The rapid advancement of ultrafast laser technology has opened new avenues for precision manufacturing, particularly in fabricating microstructures on hard and brittle materials, such as glass. However, achieving high-quality microstructure fabrication on such materials remains challenging owing to their inherent properties, including high hardness and brittleness. Therefore, this study aims to investigate and optimize the methods for ultrafast laser microstructuring of hard and brittle materials, focusing on the influence of laser power on crack formation, propagation, and processing efficiency. We propose a gradient power processing strategy to enhance machining quality while maintaining processing efficiency. The importance of this study lies in its potential to mitigate issues related to crack generation and propagation during ultrafast laser processing of hard and brittle materials, thereby enhancing quality and efficiency. Furthermore, the findings can expand the application of microstructures on hard and brittle materials in advanced technological fields.

A femtosecond laser with a wavelength of 1030 nm, pulse duration of 900 fs, and Gaussian beam profile was employed herein. Microholes arrays were processed in quartz glass (0.15 mm thick) at a constant pulse frequency of 10 kHz and an average scanning speed of 0.1 m/s. The experimental procedure involved initially investigating the generation and propagation mechanisms of cracks during machining. Subsequently, the processing effects of varying laser power on quartz glass were compared to analyze the relation between processing power, crack formation, and processing efficiency. Based on these analyses, a gradient power processing strategy was proposed. In-situ temperature measurements were taken during processing to validate the effectiveness of the proposed strategy in reducing the temperature gradient and minimizing thermal stress generation.

1. During ultrafast laser processing of quartz glass, crack propagation can be divided into four stages: a) solidification of the melt at the bottom of the hole creates microcracks, b) these cracks propagate outward through the hole wall, c) the outward-propagating cracks form annular cracks around the hole, and d) the connection of multiple annular cracks within the microhole array leads to processing failure (Fig. 2).

2. Comparative analysis of the impact of different laser powers on machining effects reveals that low-power processing effectively reduces recast layer formation and thermal stress generation but decreases processing efficiency (Fig. 3). Therefore, a gradient power processing strategy is proposed to optimize processing quality while maintaining efficiency. The effects of different gradient power strategies on machining surface quality and efficiency are explored. The results show that a lower and gradual power gradient yields better processing outcomes. This is attributed to the smooth transition of power from low to high, leading to a gradual temperature increase, thereby avoiding notable temperature gradients. This effectively suppresses crack formation and propagation, thus achieving an optimized balance between efficiency and quality (Fig. 4).

3. In-situ temperature measurements are used to compare temperature variations during microhole array processing of quartz glass under constant and gradient power conditions. The results indicate that gradient power processing reduces the maximum temperature in the initial processing stage and lowers the temperature at each power level, allowing the processing temperature to stabilize quickly (Fig. 5).
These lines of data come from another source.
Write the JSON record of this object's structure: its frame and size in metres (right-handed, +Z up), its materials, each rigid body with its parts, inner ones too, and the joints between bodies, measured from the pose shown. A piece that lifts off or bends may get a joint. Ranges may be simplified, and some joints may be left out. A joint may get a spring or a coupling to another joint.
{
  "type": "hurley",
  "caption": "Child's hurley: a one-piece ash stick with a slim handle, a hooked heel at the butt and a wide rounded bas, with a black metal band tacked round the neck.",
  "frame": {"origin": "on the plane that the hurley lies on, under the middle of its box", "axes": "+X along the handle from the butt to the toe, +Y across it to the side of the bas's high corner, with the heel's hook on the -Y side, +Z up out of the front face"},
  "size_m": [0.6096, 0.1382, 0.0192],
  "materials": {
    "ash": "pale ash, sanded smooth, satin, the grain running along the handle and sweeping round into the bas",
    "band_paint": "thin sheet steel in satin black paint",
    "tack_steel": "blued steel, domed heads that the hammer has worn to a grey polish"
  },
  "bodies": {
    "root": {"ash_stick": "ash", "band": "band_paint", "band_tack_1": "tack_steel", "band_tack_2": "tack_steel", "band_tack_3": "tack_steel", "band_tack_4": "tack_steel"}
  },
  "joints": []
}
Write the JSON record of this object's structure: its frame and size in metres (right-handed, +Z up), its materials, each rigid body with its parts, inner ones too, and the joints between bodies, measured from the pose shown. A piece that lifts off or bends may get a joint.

4. The crack suppression mechanism of gradient power processing includes the following: in the initial stage, low-power processing increases surface roughness, enhancing laser absorption and promoting heat dissipation through phase transition in subsequent stages, thereby reducing thermal stress. With increasing power, the hole depth has already developed to a certain extent, resulting in a reduced stress concentration at the hole wall. This reduces crack propagation along the hole wall and blocks the crack path (Fig. 6).

This study investigates the mechanisms of crack initiation and propagation during microhole array fabrication on quartz glass using 900 fs laser pulse and demonstrates the effective suppression of crack formation and expansion through a gradient power dynamic regulation strategy. The findings reveal that crack formation and propagation occur in four stages and that adopting a “low-power-to-high-power” gradient power processing strategy can suppress crack propagation without compromising processing efficiency. In-situ temperature measurements indicate that gradient power processing considerably reduces the maximum temperature difference, enhancing fabrication process stability. Furthermore, the crack suppression mechanism of gradient power processing involves the initial low-power phase that increases surface roughness to enhance laser absorption, reduce internal thermal stress, and allow the hole depth to reach a critical level. Transitioning to high-power processing subsequently prevents crack propagation from the bottom of the hole to the sidewalls. The proposed gradient power processing strategy is broadly applicable to laser micromachining of hard and brittle materials and holds considerable potential for various applications.